You will find that the layout is simpler if you use a quad for each channel.
 
  • #6
but wouldn't that mean I'd have to use 5 chips which would in turn become a bigger PCB right? I am trying to reduce the size of the current PCB
 
  • #7
Use both sides ... use smaller components ... pay somebody to do it for you ...
 
  • #8
Life will be a lot simpler when you are testing and debugging if all 5 channels have the same physical layout, at least for the first prototype(s). If you want to squeeze it onto the minimum number of chips later, at least you know it worked before you redesigned the layout!

Looking at your circuit for one channel, you might be able to get away with 2 op amps not 3. The third one seems to be a fairly low gain inverting amplifier. You can get the "inverting" functionality just by swapping the input leads over. You might be able to get make up the gain in other parts of the circuit - e.g. make your filter stage have some gain, and/or increase VR1.
 
  • #9
Thanks for all the responses, they've been really helpful, I've been reading a lot about circuits and am starting to get the hang of it, I am just a little confused since I am entering this project kind of midway so I have to catch up to it. Anyways you already saw the schematics, there is a problem though, as I am looking at the PCB that's linked to that schematic (in EAGLE), I don't see C1 or C2, they are nowhere to be found. . . I already checked the inner specs of the op amp chips and they don't have integrated capacitors or anything. So I was wondering what happened there? is that capacitor not a capacitor? is it part of a Variable resistor?
 
  • #10
* CANT EDIT PREVIOUS POST :(*

I finally saw those capacitors, they were indeed in the bottom part. Anyways. I have a question for AlephZero:

You mentioned I might be able to get away with 2 op amps and not 3, how would I remove the third one? my question is, should I remove that capacitor and resistor that are right before the third OP amp, or should I leave them alone and just cut the third op amp?
 
  • #11
You would need to understand whether you need the independence of the gain control (and changing frequency corner) on the first amplifier as well as the gain control of the last amplifier. The filter is best left as fixed gain.

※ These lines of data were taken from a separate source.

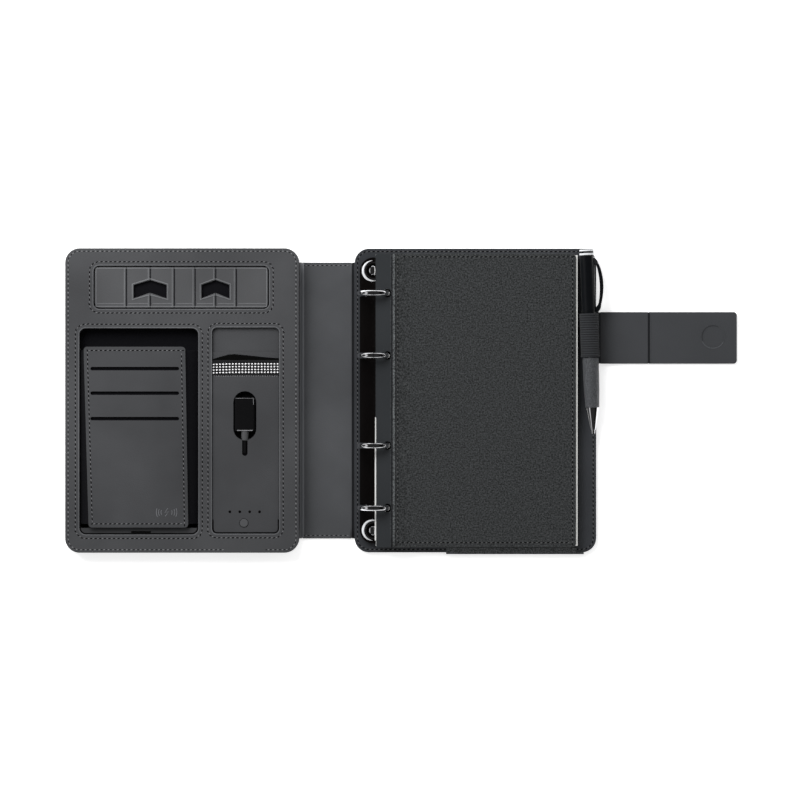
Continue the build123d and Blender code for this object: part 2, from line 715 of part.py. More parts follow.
def bottom_edge_wrap():
    low = -COVER_HEIGHT / 2
    wall = slab(WRAP_START_X, WRAP_END_X, low - WRAP_THICK, low, 0, RIGHT_TOP + WRAP_LIP_THICK)
    lip = slab(WRAP_START_X, WRAP_END_X - COVER_CORNER / 2, low, low + WRAP_LIP, RIGHT_TOP,
               RIGHT_TOP + WRAP_LIP_THICK)
    wall = fillet(wall.edges().filter_by(Axis.X).sort_by(Axis.Y)[:2], WRAP_THICK * 0.45)
    return wall + lip


# Ring mechanism

def arch_profile(drop=0.0):
    """The cover plate's section: two shoulders under a shallow arch, smaller by drop."""
    half = PLATE_WIDTH / 2 - drop
    shoulder = RIGHT_TOP + PLATE_SHOULDER - drop * 0.5
    crown = RIGHT_TOP + PLATE_SHOULDER + PLATE_ARCH - drop
    arch = ThreePointArc((RING_X - half, 0, shoulder), (RING_X, 0, crown), (RING_X + half, 0, shoulder))
    low = RIGHT_TOP - (1 if drop else 0)
    sides = Polyline((RING_X + half, 0, shoulder), (RING_X + half, 0, low), (RING_X - half, 0, low),
                     (RING_X - half, 0, shoulder))
    return make_face(Curve() + [arch, sides])


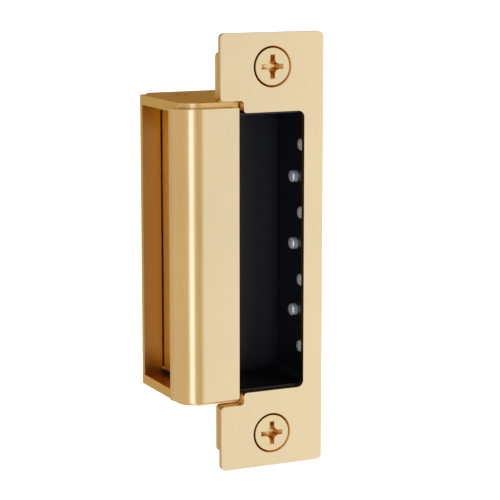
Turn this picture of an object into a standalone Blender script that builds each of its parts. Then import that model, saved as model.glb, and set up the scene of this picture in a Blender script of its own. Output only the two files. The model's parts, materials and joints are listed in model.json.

For example, it is possible that the gain of the 1st stage needs to be adjustable, but low enough so it and the filter will not clip for any given input device (devices vary from unit to unit), and the output needs to be variable because what it is feeding may have different gain requirements, or maybe it is adjusted often.

You can't remove the resistor as it is part of the gain control, and the capacitor is probably there for a reason. Could be the dc offset in the input device, or the dc offset in the 1st 2 stages, or the desire to have a 1.5Hz low frequency corner. Without it you will gain up the DC from wherever it came.